Development of potential biomarkers to forecast treatment response and clinical relapses of multiple sclerosis by investigating the CNS-specific proteome fingerprint of experimental autoimmune encephalomyelitis
Despite extensive research, multiple sclerosis (MS) remains a disease that lacks a definitive prognostic test to predict imminent disease relapses. Thus, patients may undergo years of unnecessary treatments.

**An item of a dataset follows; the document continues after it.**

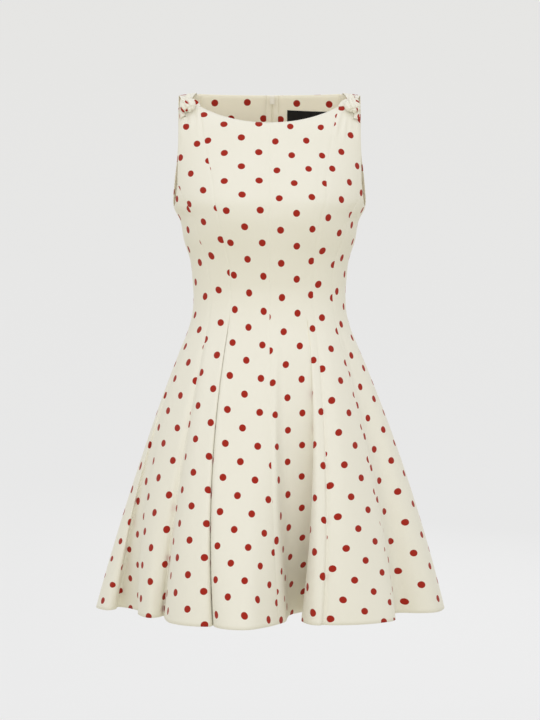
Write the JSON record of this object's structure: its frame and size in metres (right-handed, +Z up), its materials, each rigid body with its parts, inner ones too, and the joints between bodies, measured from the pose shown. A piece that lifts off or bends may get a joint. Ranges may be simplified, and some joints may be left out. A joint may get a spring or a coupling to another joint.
{
  "type": "a-line dress",
  "caption": "Sleeveless a-line dress, filled out and hollow, with princess-seamed gores, a fluted skirt, a tie on each shoulder and a back zip.",
  "frame": {"origin": "midway between the shoulder straps, where a hanger or a wearer's shoulders carry the dress", "axes": "+Z up, front of the dress faces -Y, +X is the wearer's left"},
  "size_m": [0.575, 0.51, 0.8534],
  "materials": {
    "printed_cloth": "matt cream dress cloth printed with red dots",
    "facing_cloth": "matt cream dress cloth, the printed facing inside the back neck",
    "label_weave": "black satin-woven label, bare",
    "zip_tape": "matt cream woven tape",
    "zip_metal": "cream enamel on metal"
  },
  "bodies": {
    "dress": {"back_facing_l": "facing_cloth", "back_facing_r": "facing_cloth", "centre_back_l": "printed_cloth", "centre_back_r": "printed_cloth", "centre_front_l": "printed_cloth", "centre_front_r": "printed_cloth", "knot_l": "printed_cloth", "knot_r": "printed_cloth", "mid_front_l": "printed_cloth", "mid_front_r": "printed_cloth", "neck_label": "label_weave", "side_back_l": "printed_cloth", "side_back_r": "printed_cloth", "side_front_l": "printed_cloth", "side_front_r": "printed_cloth", "strap_back_l": "printed_cloth", "strap_back_r": "printed_cloth", "strap_front_l": "printed_cloth", "strap_front_r": "printed_cloth", "tail_side_l": "printed_cloth", "tail_side_r": "printed_cloth", "tail_top_l": "printed_cloth", "tail_top_r": "printed_cloth", "zip_slider": "zip_metal", "zip_tape_l": "zip_tape", "zip_tape_r": "zip_tape"},
    "pull_tab": {"pull_tab": "zip_metal"}
  },
  "joints": [
    {"name": "pull_tab_swing", "type": "hinge", "parent": "dress", "child": "pull_tab", "pos_m": [0.0044, 0.0609, 0.0036], "axis": [1, 0, 0], "range_deg": [0, 160]}
  ]
}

To address these issues, we developed a high-throughput quantitative proteomics method designated M2-proteomics to measure changes in proteome expression over the course of the preclinical experimental autoimmune encephalomyelitis (EAE) model of MS. Our studies revealed characteristic CNS-specific protein expression waves prior to the onset of clinical symptoms in EAE. Bioinformatics and statistical analyses revealed candidate predicative biomarkers to forecast the onset of clinical symptoms, and thereby onset of clinical relapses of MS. Importantly, we detected these proteins in serum and expression trajectories analysis identified a strong correlation of the CNS proteome to their levels in serum.
Prospective studies in the EAE model showed the effectiveness of these proteins in predicting clinical disease. Our studies suggest the utility for establishing homologous protein biomarkers in human MS patients. Finally, our work investigating the CNS proteome over the course of EAE provides us with unique insights and novel molecular targets for disease mechanisms and treatments of MS.